After he was removed from Military Intelligence (which he joined to escape the draft), he volunteered for other non-killing service and signed the request with the necessary “Heil Hitler.” He attracted government attention for his critique of the Lutheran Church’s acquiescence to the Reich’s nazification of the church and its widespread acceptance of the April 7, 1933, order removing any one of Jewish descent from civil service, which included the tax-funded churches. But just a few months later Bonhoeffer, listening to the caution of colleagues, refused his mother’s and his sister’s soulful requests to lead the Lutheran funeral services for his Jewish (and baptized) brother-in-law, a decision that haunted him till his death.
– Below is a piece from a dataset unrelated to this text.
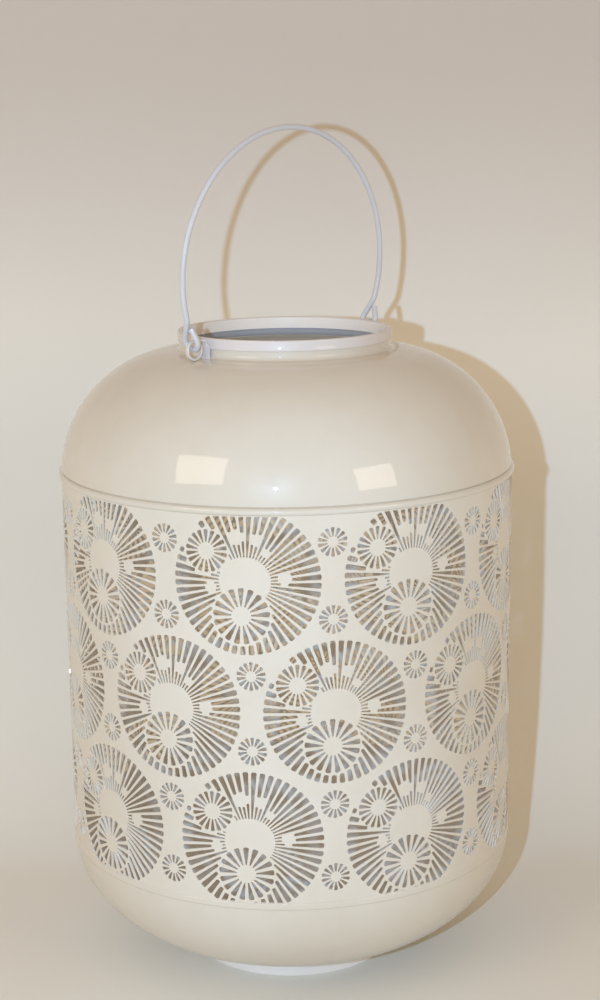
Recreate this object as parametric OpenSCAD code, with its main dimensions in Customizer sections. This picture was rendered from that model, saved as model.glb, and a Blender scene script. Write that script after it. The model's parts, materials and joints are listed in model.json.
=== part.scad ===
// Round pierced lantern with an open neck and a swinging wire handle.
// Millimetres. +Z is up, the foot stands on Z = 0 and the two ears lie on the X axis.

/* [Body] */
// Outer radius of the pierced sheet
body_r = 140; // [130:1:160]
// Height of the straight wall between the two seams
wall_h = 232; // [210:1:260]
// Radius of the bowl's rounded wall
bowl_r = 75; // [68:1:80]
// Radius of the dome's rounded shoulder
shoulder_r = 76; // [68:1:80]
// Thickness of the rolled sheet
sheet_t = 0.8; // [0.6:0.1:1]
// Thickness of the spun dome and bowl
spun_t = 0.9; // [0.7:0.1:1.2]
// Radius of the bead along the dome's lower edge
bead_r = 2.3; // [2:0.1:2.8]
// Radius of the lip along the bowl's upper edge
lip_r = 1.3; // [1.2:0.1:1.8]

/* [Foot] */
// Height of the foot ring
foot_h = 5; // [3:0.5:8]
// Thickness of the foot ring's wall
foot_t = 2.5; // [1.5:0.5:4]

/* [Candle plate] */
// Outer radius of the candle plate
plate_r = 48; // [35:1:50]
// Height of the candle plate's turned-up rim
plate_rim_h = 8; // [5:1:12]
// Thickness of the candle plate
plate_t = 0.8; // [0.6:0.1:1.2]

/* [Neck] */
// Height of the dome's turned-up neck above the shoulder
neck_h = 10.85; // [10:0.05:14]
// Radius of the hollow curve between neck and shoulder
cove_r = 4; // [3:0.5:4.5]
// Thickness of the collar's metal
collar_t = 1.1; // [0.8:0.1:1.4]
// Depth of the collar's outer skirt
collar_outer_h = 6.3; // [5.5:0.1:7]
// Depth of the collar's inner skirt
collar_inner_h = 7.5; // [6:0.1:9]

/* [Pierced pattern] */
// Number of medallions in each row
columns = 9; // [7:1:9]
// Angle of the first column from the X axis
pattern_turn = 15.3; // [0:0.1:40]
// Height from one row of medallions to the next
row_pitch = 76.5; // [74:0.5:78]
// Rays cut in each medallion
ray_count = 18; // [12:1:20]
// Slots in each of the two small suns inside a medallion
sun_count = 6; // [5:1:8]
// Slots in each little rosette between two medallions
rosette_count = 4; // [4:1:6]
// Share of its circle that the slots take at their outer ends
slot_share = 0.55; // [0.35:0.05:0.6]

/* [Ears] */
// Width of an ear's foot on the collar
ear_w = 7.5; // [5:0.5:10]
// Thickness of an ear's metal
ear_t = 1.2; // [1:0.1:1.3]
// Outer radius of an ear's eye
eye_r = 5.4; // [5.3:0.1:6]
// Width of an ear's eye
eye_w = 3.2; // [2.4:0.2:3.6]
// Distance from the collar to the middle of the eye
eye_reach = 8.4; // [8:0.1:12]

/* [Handle] */
// Radius of the handle's wire
wire_r = 1.75; // [1.4:0.05:1.8]
// How far the arch bulges beyond the hooks on each side
arch_spread = 10; // [6:0.5:16]
// Height of the arch's centre above the pivot
arch_rise = 38.5; // [34:0.5:60]
// Mean radius of the hook at each end
hook_r = 6; // [5.8:0.1:6.2]
// Lean of the standing handle towards the front
stand_lean = 3.5; // [0:0.5:8]

/* [Hidden] */
$fn = 96;

enamel_cream = [0.90, 0.87, 0.80];
enamel_white = [0.86, 0.87, 0.88];

// Clearance between a sheet's edge and the groove that holds it
fit_gap = 0.05;
// Clearance between an ear's eye and the shoulder below it
stand_off = 0.4;
// Overrun of every cutting shape
over = 1;

// Body profile, from the bottom up
foot_r = body_r - bowl_r;
floor_z = foot_h + spun_t;
lower_seam_z = foot_h + bowl_r;
upper_seam_z = lower_seam_z + wall_h;
sheet_inner_r = body_r - sheet_t;
bead_z = upper_seam_z + bead_r;
bead_depth_share = 0.75;
sheet_top_z = upper_seam_z + bead_r * bead_depth_share;
sheet_h = sheet_top_z - lower_seam_z;

// Dome's neck, with a hollow curve that touches the shoulder's arc and the neck's wall
shoulder_centre_r = body_r - shoulder_r;
shoulder_top_z = upper_seam_z + shoulder_r;
neck_r = shoulder_centre_r + spun_t;
neck_top_z = shoulder_top_z + neck_h;
cove_out = spun_t + cove_r;
cove_z = upper_seam_z + sqrt(pow(shoulder_r + cove_r, 2) - pow(cove_out, 2));
cove_touch_r = shoulder_centre_r + cove_out * shoulder_r / (shoulder_r + cove_r);

// Collar that straddles the neck's edge
collar_r = neck_r + fit_gap + collar_t;
collar_bore_r = shoulder_centre_r - fit_gap - collar_t;
collar_top_z = neck_top_z + collar_t;

// Pierced pattern: rows of medallions, each row half a column on from the row below it
column_step = 360 / columns;
column_arc = 2 * PI * body_r / columns;
nearest_centres = min(column_arc, sqrt(pow(column_arc / 2, 2) + pow(row_pitch, 2)));
medallion_share = 0.935;
medallion_r = nearest_centres / 2 * medallion_share;
pattern_lift = 1.5;
row_mid_z = (lower_seam_z + upper_seam_z) / 2 + pattern_lift;
plain_edge = 1.5;
room_above = upper_seam_z - plain_edge - row_mid_z - row_pitch;
room_below = row_mid_z - row_pitch - lower_seam_z - lip_r - plain_edge;

// A medallion's hub, suns and plain spots as shares of its radius: x, y, radius
hub_share = 0.33;
sun_a_shares = [-0.54, 0.40, 0.29];
sun_b_shares = [-0.06, -0.47, 0.37];
spot_shares = [[-0.12, 0.58, 0.10], [0.15, 0.55, 0.08], [0.50, 0.03, 0.10], [-0.50, -0.10, 0.07]];
sun_land_share = 0.035;
shortest_slot_share = 0.09;
sun_hub_share = 0.36;
rosette_height_share = 0.52;
rosette_r_share = 0.19;

hub_r = hub_share * medallion_r;
sun_a = sun_a_shares * medallion_r;
sun_b = sun_b_shares * medallion_r;
land = [0, 0, sun_land_share * medallion_r];
plain_patches = concat([sun_a + land, sun_b + land], spot_shares * medallion_r);
shortest_slot = shortest_slot_share * medallion_r;
rosette_r = rosette_r_share * medallion_r;
rosette_y = rosette_height_share * medallion_r;
cut_depth = body_r - sqrt(pow(sheet_inner_r, 2) - pow(medallion_r, 2)) + over;

// Strip behind the joint of the rolled sheet, midway between two columns
strip_w = 12;
strip_angle = pattern_turn + column_step * 1.5;

// Ears: the eye stands just clear of the shoulder
eye_inner_r = eye_r - ear_t;
eye_x = collar_r + eye_reach;
shoulder_under_eye = upper_seam_z + sqrt(pow(shoulder_r, 2) - pow(eye_x - shoulder_centre_r, 2));
eye_z = shoulder_under_eye + stand_off + eye_r;
ear_top_z = collar_top_z - ear_t / 2;
ear_bottom_z = collar_top_z - collar_outer_h - ear_t * 2;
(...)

Marsh makes us see all the discontinuities in Bonhoeffer’s life as inevitable paradoxes for any non-cloistered pursuer of Christ’s Beatitudes. While they are alive, icons have at least one clay foot. In more general theological terms, Bonhoeffer spent his life trying to mesh his Barthian-grounded sense of God’s transcendent total otherness with Reinhold Niebuhr’s moral realism. Especially at a time when leadership in the United States continually slips back into the historically discredited hope of empires that their temporal eternity is ensured by a political “realism” secured by its military prowess, Strange Glory is worth the grapple.